Performance at 14 Days: Cumulative calculation statistical baselines (B1_cumul, B3_cumul) achieved a mean F1 score of 0.51, performing comparably to the cumulative-learning LLM (0.52) and significantly outperforming all non-cumulative statistical baselines (F1 range: 0.41–0.46).
LLM Intrinsic Capacity: The non-cumulative LLM (no historical context) achieved an F1 of 0.46, matching the best non-cumulative statistical baselines (B1, B3) and outperforming others. Notably, the non-cumulative LLM detected Wave 6 (Omicron BA.1) with an F1 of 0.40, whereas all statistical methods failed (F1 = 0.00).
Wave-Specific Outcomes:
- Wave 7 (Omicron BA.5): Correctly identified at 14 days by both cumulative methods and the LLM (F1 = 1.00).
- Wave 6 (Omicron BA.1): Undetected by all methods (F1 = 0.00). The authors attribute this to the wave's origins (Okinawa and Chugoku) being linked to early cluster events that predated entry into the routine domestic surveillance system, meaning the input data lacked the necessary signal.

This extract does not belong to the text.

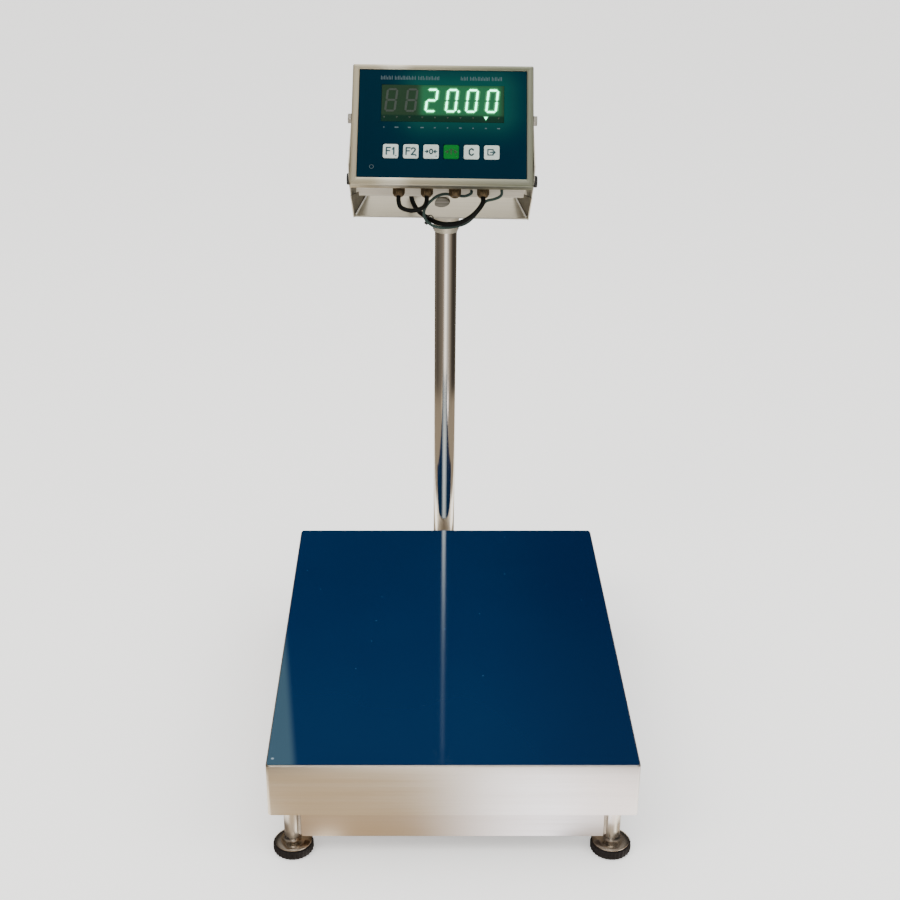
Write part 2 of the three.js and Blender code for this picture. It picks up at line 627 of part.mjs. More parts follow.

Feature Engineering: The study notes that the LLM did not process raw data but rather human-designed epidemiological summaries. The performance may reflect the quality of this feature engineering as much as the model's reasoning.

Significance and Claims
The paper claims that the cumulative historical weighting mechanism, rather than the LLM's specific reasoning capabilities, is the primary driver of performance improvement in early epidemic origin identification. The convergence of the transparent statistical method (F1 = 0.51) and the LLM (F1 = 0.52) suggests that for structured spatial reasoning tasks in epidemiology, simple arithmetic implementations of historical priors are sufficient and preferable due to their transparency, auditability, and lack of dependency on AI infrastructure.

The authors position this approach not as a replacement for genomic surveillance, but as a deployable, hypothesis-generating complement that can provide probabilistic origin estimates in real-time (within 14 days of onset) using only routinely available case data. The study emphasizes that while LLMs show substantial intrinsic geographic reasoning capacity (evidenced by the non-cumulative LLM's performance), their marginal advantage over transparent statistical methods in this specific context does not yet justify the complexity and cost of AI deployment in routine public health practice. The systematic failure in Wave 6 serves as a critical reminder that no analytical method can compensate for absent surveillance signals.